What is being asked: Where a line of the listing below includes the word "scene", reproduce that line.

Recorded data:
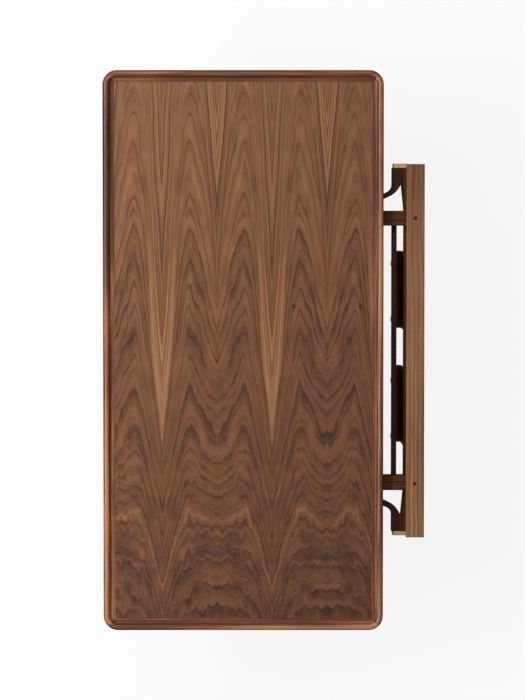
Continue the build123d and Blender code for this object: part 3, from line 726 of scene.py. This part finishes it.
saddle_leather = leather()
linen_thread = thread()
for end, seed in (("rear", 0.4), ("front", 2.1)):
    sling = Sling(*node_box(f"leather_strap_{end}"), seed)
    strap = add_mesh(f"sling_{end}", strap_mesh(sling), saddle_leather)
    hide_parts(f"leather_strap_{end}")
    add_mesh(f"sling_stitches_{end}", stitch_mesh(sling), linen_thread)


# ---- floor, light, camera --------------------------------------------------------------------
FLOOR_SIZE = 24
FLOOR_GLOW = 0.85
FLOOR_ALBEDO = 0.15
BACKDROP_RADIUS = 11.9
BACKDROP_GLOW = 0.93
SKY_BELOW = 0.10
SKY_LEVEL = 0.32
SKY_ABOVE = 0.46
# The two lights: place, watts, colour.
SOFTBOXES = {
    "left_softbox": ((-1.9, 0.2, 3.0), 78, (1.0, 0.985, 0.96)),
    "far_softbox": ((-0.2, 1.6, 3.4), 22, (1.0, 1.0, 1.0)),
}
SOFTBOX_SIZE = (3.0, 0.5)
CAMERA_DISTANCE = 6.0
CAMERA_TILT = math.radians(2.8)
# The point of the top that the camera looks at, and how much of its plane the picture is high.
CAMERA_TARGET = (-0.0025, 0.0030)
VIEW_HEIGHT = 1.3968
SENSOR = 36.0


def make_floor():
    """A white sweep that glows a little, as paper lit from below does, so shadows stay faint.

    It lights nothing, so the glow doesn't wash out the object's shaded sides.
    """
    bpy.ops.mesh.primitive_plane_add(size=FLOOR_SIZE)
    floor = bpy.context.object
    floor.name = "floor"
    t = Tree("floor_paper")
    t.set(Base_Color=(FLOOR_ALBEDO, FLOOR_ALBEDO, FLOOR_ALBEDO, 1), Roughness=0.9,
          Emission_Color=(1, 1, 1, 1), Emission_Strength=FLOOR_GLOW, Specular_IOR_Level=0.1)
    floor.data.materials.append(t.material)
    floor.visible_diffuse = False
    floor.visible_glossy = False


def make_backdrop():
    """A pale dome far outside, so every view has the same plain background. It lights nothing."""
    bpy.ops.mesh.primitive_uv_sphere_add(radius=BACKDROP_RADIUS, segments=48, ring_count=24)
    dome = bpy.context.object
    dome.name = "backdrop"
    t = Tree("backdrop_paper")
    t.set(Base_Color=(0, 0, 0, 1), Emission_Color=(1, 1, 1, 1), Emission_Strength=BACKDROP_GLOW,
          Specular_IOR_Level=0.0)
    dome.data.materials.append(t.material)
    dome.visible_diffuse = False
    dome.visible_glossy = False
    dome.visible_shadow = False


def make_sky():
    """A low light from all round, brightest above and dim below the floor's level."""
    world = bpy.data.worlds.new("studio")
    world.use_nodes = True
    tree = world.node_tree
    background = tree.nodes["Background"]
    background.inputs["Color"].default_value = (1, 1, 1, 1)
    place = tree.nodes.new("ShaderNodeTexCoord")
    split = tree.nodes.new("ShaderNodeSeparateXYZ")
    tree.links.new(place.outputs["Generated"], split.inputs[0])
    total = tree.nodes.new("ShaderNodeMath")
    # Two parts that add up: (height from, height to, strength below, strength above).
    round_level = (-0.2, 0.1, SKY_BELOW, SKY_LEVEL)
    high_up = (0.3, 1.0, 0, SKY_ABOVE - SKY_LEVEL)
    for socket, numbers in zip(total.inputs, (round_level, high_up)):
        fade = tree.nodes.new("ShaderNodeMapRange")
        tree.links.new(split.outputs["Z"], fade.inputs["Value"])
        for name, number in zip(("From Min", "From Max", "To Min", "To Max"), numbers):
            fade.inputs[name].default_value = number
        tree.links.new(fade.outputs["Result"], socket)
    tree.links.new(total.outputs[0], background.inputs["Strength"])
    bpy.context.scene.world = world


def make_softbox(name, place, watts, colour):
    """A long soft light, level, that faces the table top."""
    data = bpy.data.lights.new(name, "AREA")
    data.shape = "RECTANGLE"
    data.size, data.size_y = SOFTBOX_SIZE
    data.energy = watts
    data.color = colour
    lamp = bpy.data.objects.new(name, data)
    bpy.context.scene.collection.objects.link(lamp)
    lamp.location = place
    aim = Vector((0, 0, cad_high.z)) - Vector(place)
    lamp.rotation_euler = aim.to_track_quat("-Z", "Y").to_euler()
    lamp.visible_camera = False


def make_camera():
    """Almost straight above the top, a little towards its far end."""
    data = bpy.data.cameras.new("camera")
    data.sensor_width = SENSOR
    data.lens = SENSOR * CAMERA_DISTANCE / VIEW_HEIGHT
    data.clip_end = 100
    camera = bpy.data.objects.new("camera", data)
    bpy.context.scene.collection.objects.link(camera)
    target = Vector((*CAMERA_TARGET, cad_high.z))
    away = Vector((0, math.sin(CAMERA_TILT), math.cos(CAMERA_TILT)))
    camera.location = target + away * CAMERA_DISTANCE
    camera.rotation_euler = (-CAMERA_TILT, 0, 0)
    bpy.context.scene.camera = camera


make_floor()
make_backdrop()
make_sky()
make_camera()
for name, (place, watts, colour) in SOFTBOXES.items():
    make_softbox(name, place, watts, colour)
bpy.context.scene.view_settings.view_transform = "Standard"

Answer to the problem:
Continue the build123d and Blender code for this object: part 3, from line 726 of scene.py. This part finishes it.
    bpy.context.scene.world = world
    bpy.context.scene.collection.objects.link(lamp)
    bpy.context.scene.collection.objects.link(camera)
    bpy.context.scene.camera = camera
bpy.context.scene.view_settings.view_transform = "Standard"